# General Site Information > The Welcome Room >  Hi to all

## betti-davis

Hello everyone. I'm Joe. Just joined the forum. Looking forward to an informative future here. Nice looking site too!

----------


## Nemo

hi Joe nice to meet ya  :Smile:   enjoy Fish Keeping  :Wink: 

catch me in the shoutbox anytime u need help  :Smile:

----------


## Gary R

> Hello everyone. I'm Joe. Just joined the forum. Looking forward to an informative future here. Nice looking site too!


----------------------------------------------------
Nice to see a few women into keeping fish these days  :fishy:  
Welcome to fish-keeping Joe what sort of fish do you keep? and how did you hear about us.

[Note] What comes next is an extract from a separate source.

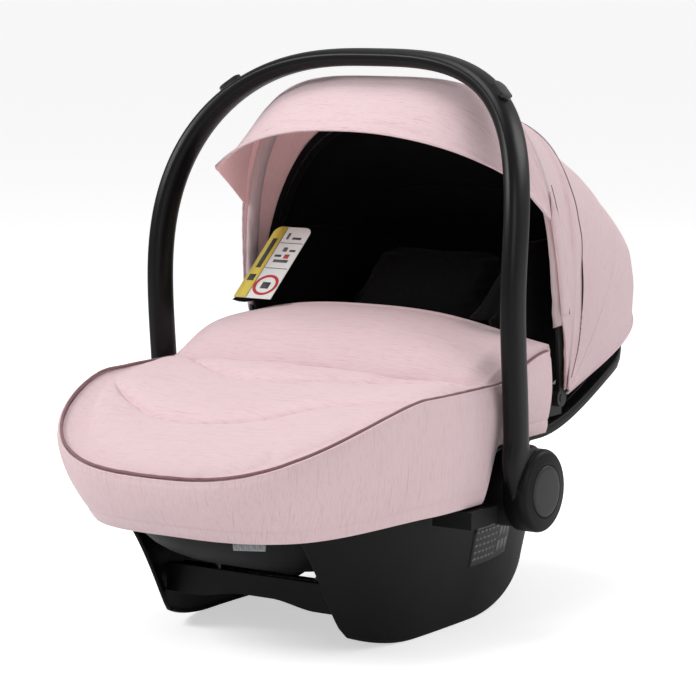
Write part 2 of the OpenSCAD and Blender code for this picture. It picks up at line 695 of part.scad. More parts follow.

I will be adding some new stuff to this site soon, so hopfully it will end up being members second home  :lol:   (should say this is nemo's first home lmao)

Enjoy your stay here 

Gary.

----------


## betti-davis

Hi, Gary. I keep tropical fish. Have done for about 13 years so less of the 'these days'  :Big Grin: 
Nemo was cohersing us innocent fishkeepers onto the forum.......I couldn't resist! Lol!

----------


## Gary R

> Nemo was cohersing us innocent fishkeepers onto the forum.......I couldn't resist! Lol!


Good old nemo about time he did somethink good for this place   :lol:  so you already know him from somewere else ?

----------


## betti-davis

Nope! He'd advertised the forum rather discreetly for the world to see  :Wink:  Which you already know, cause you changed the name of the site I put in to 'fishkeepers'  Very nicely done  :Big Grin:

----------


## Gary R

Thats Nemo  :Smile:  what a good lad he is lmao

----------